Thoroughly enjoyed dipping in and out of this rich and detailed history of a house on the South bank of the Thames opposite St Paul's Cathedral. The research was rich and detailed and covered the social, industrial, architectural and many other aspects of the of history of that corner of London over the centuries from before the house was built up to the end of the 20th century. Highly recommend this book.
This book isn’t what I was expecting when I bought it but I honestly couldn’t put it down! It sweeps you through London’s history and gives you random facts and details that I found myself boring all my non-history loving friends and family with and I just flipping loved it! Gillian is a fantastic writer, highly recommend
I really enjoyed this unexpected history of London as seen through the lives of the various residents of a particular building and its environs over three centuries and more. A very recommendable read, and an inspiration to look into the past of our own lesser-known buildings' "past lives".
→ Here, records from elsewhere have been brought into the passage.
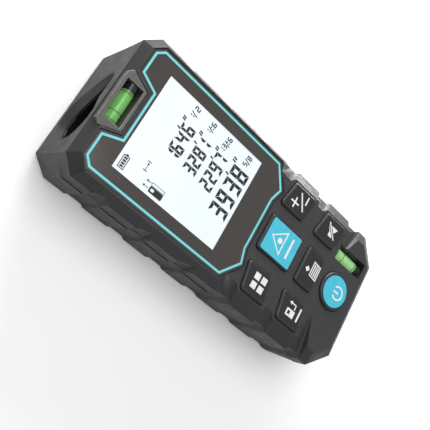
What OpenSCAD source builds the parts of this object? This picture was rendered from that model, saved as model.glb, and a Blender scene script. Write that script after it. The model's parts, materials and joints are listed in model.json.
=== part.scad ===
// Pocket laser distance meter, modelled as the separate pieces it is assembled from.
// Origin: centre of the back face. +X is the right side of the keypad, +Y points to the laser end
// and +Z comes out of the display. Millimetres throughout.

/* [Body] */
// Width across the keypad shoulders
body_w = 49.6; // [49.6:0.1:50.4]
// Length from the bottom end to the laser end
body_l = 112; // [112:0.1:112.6]
// Height from the back face to the display border
body_h = 26; // [26:0.1:26.4]
// Height of the joint between the two casings
parting_z = 16.9; // [16.9:0.1:17]
// Height where the upright side turns into the sloping shoulder
shoulder_z = 22.8; // [22.6:0.1:22.9]
// Casing wall thickness
wall = 2; // [1.8:0.1:2]
// Chamfer round the back face
back_chamfer = 0.7; // [0.3:0.1:1]

/* [Armour ribs] */
// Distance from one rib to the next along the side
rib_pitch = 16.4; // [16.2:0.1:16.5]
// How far the ribs stand out of the side wall at the joint line
rib_rise = 0.9; // [0.5:0.1:1.1]
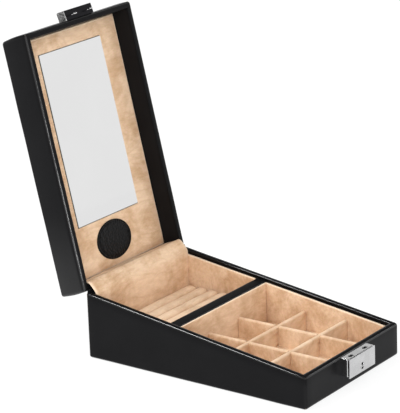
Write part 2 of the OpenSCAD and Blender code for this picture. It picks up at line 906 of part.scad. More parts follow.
hasp_hooks();
hasp_rivets();
lock_case();
lock_cover();
lock_catch();
lock_spring();
lock_key_barrel();
lock_rivets();
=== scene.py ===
import json
import math

import bpy
from mathutils import Matrix, Vector, noise


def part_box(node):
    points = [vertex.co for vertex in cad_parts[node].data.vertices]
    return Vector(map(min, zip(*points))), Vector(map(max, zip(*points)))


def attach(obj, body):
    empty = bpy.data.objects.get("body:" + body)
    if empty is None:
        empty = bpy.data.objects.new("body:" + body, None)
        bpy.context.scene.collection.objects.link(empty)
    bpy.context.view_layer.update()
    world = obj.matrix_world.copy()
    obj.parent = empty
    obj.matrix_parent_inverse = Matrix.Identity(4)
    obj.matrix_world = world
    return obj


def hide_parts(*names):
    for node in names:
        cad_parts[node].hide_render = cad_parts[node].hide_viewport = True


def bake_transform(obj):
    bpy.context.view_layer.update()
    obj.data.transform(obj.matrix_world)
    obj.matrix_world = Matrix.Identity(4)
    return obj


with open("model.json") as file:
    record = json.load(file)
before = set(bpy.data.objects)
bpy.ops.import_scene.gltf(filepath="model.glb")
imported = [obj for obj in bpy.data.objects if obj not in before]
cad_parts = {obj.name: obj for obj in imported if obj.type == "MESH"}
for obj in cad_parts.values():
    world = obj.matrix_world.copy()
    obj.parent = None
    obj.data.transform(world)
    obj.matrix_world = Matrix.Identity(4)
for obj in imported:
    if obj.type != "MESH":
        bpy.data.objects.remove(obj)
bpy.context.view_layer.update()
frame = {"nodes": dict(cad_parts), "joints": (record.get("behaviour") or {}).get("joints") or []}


# Camera
# It stands in front of the box and to its left, a little above it, and looks at the middle
# of the open box through a long lens.
camera_azimuth = math.radians(53.36)
camera_elevation = math.radians(17.906)
camera_roll = math.radians(-2.08)
camera_distance = 1.5289
camera_aim = Vector((0, 0.0255, 0.0348))
camera_right_shift = -0.00797
camera_up_shift = 0.06647
camera_sensor = 36
camera_lens = 191.71

forward = Vector((math.sin(camera_azimuth) * math.cos(camera_elevation),
                  math.cos(camera_azimuth) * math.cos(camera_elevation),
                  -math.sin(camera_elevation)))
level_right = Vector((math.cos(camera_azimuth), -math.sin(camera_azimuth), 0))
level_up = level_right.cross(forward)
right = level_right * math.cos(camera_roll) + level_up * math.sin(camera_roll)
up = -level_right * math.sin(camera_roll) + level_up * math.cos(camera_roll)
lens = bpy.data.cameras.new("camera")
lens.sensor_fit = "VERTICAL"
lens.sensor_height = camera_sensor
lens.lens = camera_lens
lens.clip_end = 50
camera = bpy.data.objects.new("camera", lens)
bpy.context.scene.collection.objects.link(camera)
place = camera_aim - forward * camera_distance + right * camera_right_shift + up * camera_up_shift
turned = Matrix((right, up, -forward)).transposed().to_4x4()
camera.matrix_world = Matrix.Translation(place) @ turned
bpy.context.scene.camera = camera


# Studio
# A white sweep of floor and wall in an evenly lit room with a darker ceiling. A broad lamp near
# the camera fills the bays, and four small ones draw the leather's round edges.
floor_size = 12
floor_colour = (0.86, 0.86, 0.86, 1)
floor_glow = 1.12
floor_glow_share = 0.72
room_light = 0.74
wall_top = 0.36
wall_fade = 0.04
ceiling_shade = 0.06
# Each lamp: where it stands, where it points, its width, its power in watts
lamps = {
    "lamp_key": ((-1.4, -1.05, 0.95), (0, 0, 0.05), 1.0, 16.5),
    "lamp_overhead": ((0.1, -0.1, 1.7), (0, 0, 0.04), 0.5, 1.0),
    "lamp_back_left": ((-0.76, 0.76, 1.6), (0, 0.02, 0.08), 0.4, 14.0),
    "lamp_right_front": ((1.4, -0.62, 1.05), (0, 0, 0.08), 0.3, 0.9),
    "lamp_low_left": ((-1.25, -1.55, 0.14), (0, 0.05, 0.12), 0.26, 7.0),
}

bpy.context.scene.view_settings.view_transform = "Standard"


def wire(tree, *links):
    """Joins sockets of a node tree. Each link is a node, its output, a node and its input."""
    for source, output, target, put_in in links:
        tree.links.new(source.outputs[output], target.inputs[put_in])


def settle(made, **values):
    """Sets a node's inputs by name, with _ for each space, or by number as n0 and n1."""
    for label, value in values.items():
        numbered = label[0] == "n" and label[1:].isdigit()
        made.inputs[int(label[1:]) if numbered else label.replace("_", " ")].default_value = value
    return made


def node(tree, kind, operation=None, **values):
    """A new shader node with its operation and its unlinked inputs set."""
    made = tree.nodes.new("ShaderNode" + kind)
    if operation:
        made.operation = operation
    return settle(made, **values)


def new_material(name, **values):
    """A new material, its node tree, and its shader with inputs set."""
    made = bpy.data.materials.new(name)
    made.use_nodes = True
    return made, made.node_tree, settle(made.node_tree.nodes["Principled BSDF"], **values)


bpy.ops.mesh.primitive_plane_add(size=floor_size)
floor = bpy.context.active_object
floor.name = "floor"
floor_paint, tree, matt = new_material("white_sweep", Base_Color=floor_colour, Roughness=0.9,
                                       Specular_IOR_Level=0.1)
glow = node(tree, "Emission", Strength=floor_glow)
seen = node(tree, "LightPath")
either = node(tree, "Math", "MAXIMUM")
share = node(tree, "Math", "MULTIPLY", n1=floor_glow_share)
both = node(tree, "MixShader")
wire(tree,
     (seen, "Is Camera Ray", either, 0), (seen, "Is Glossy Ray", either, 1),
     (either, 0, share, 0), (share, 0, both, "Fac"), (matt, 0, both, 1), (glow, 0, both, 2),
     (both, 0, tree.nodes["Material Output"], "Surface"))
floor.data.materials.append(floor_paint)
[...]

The book starts with two maps of the relevant area of the Thames yet neither marks the location of the house in question! How stupid is that? It then went into a lot of history of the area, again without these places mostly not being on the map so I abandoned.
DNF - found the early chapters interesting in terms of the location and its development in earlier periods, but then when it started to dive into individual family histories from the 18th century onwards I lost interest.
The house of the title was built on an earlier foundation in 1710 at Bankside, Southwark, just across the Thames from St. Paul's Cathedral and today a stone's throw from both the Tate Modern gallery and the new Globe Theater. The author has traced, through meticulous archival research, the history of this tiny piece of London real estate and its neighborhood since Roman times, bringing evolving London alive in the process of doing so. A model history of place, although the wealth of historical detail presented meant that the narrative occasionally moved a little slowly for a casual reader like me.
Actually, I only read half of it. It turns out GillianTindall was the author who wrote the book about Celestine that I also didn't finish, and the story of Martin Nadaud, likewise. For me her titles aren't reflected in what she writes - up to page 66 and still nothing about the house. I read on to about page 122 and had started to learn a bit about it but not much. She did the same with Celestine - it was hardly about her at all.
Microhistory of Bankside in Southwark, mostly from the early eighteenth century to the present but with a look backwards to the Tudor heyday of the area, focussing on a single house that has, unlike pretty much every building around it, survived since it was first built under George I. Lots of little nuggets of urban and social history.
Well-researched and fascinating book about the history of the house near the new Shakespeare's Globe and Bankside generally. I probably would have given it five stars but I wasn't concentrating properly.
Impressive painstaking research into the area beside Tate Modern, and specifically the inhabitants of one cottage. Fascinating to see how the fortunes of the area have gone up and down through the centuries, and the differing occupations - from lighter men to film stars that have come and gone.
A single surviving house on Bankside is the connective thread used to describe the history of that part of London. Good if you know or care about that part of London (hence only 3 stars!)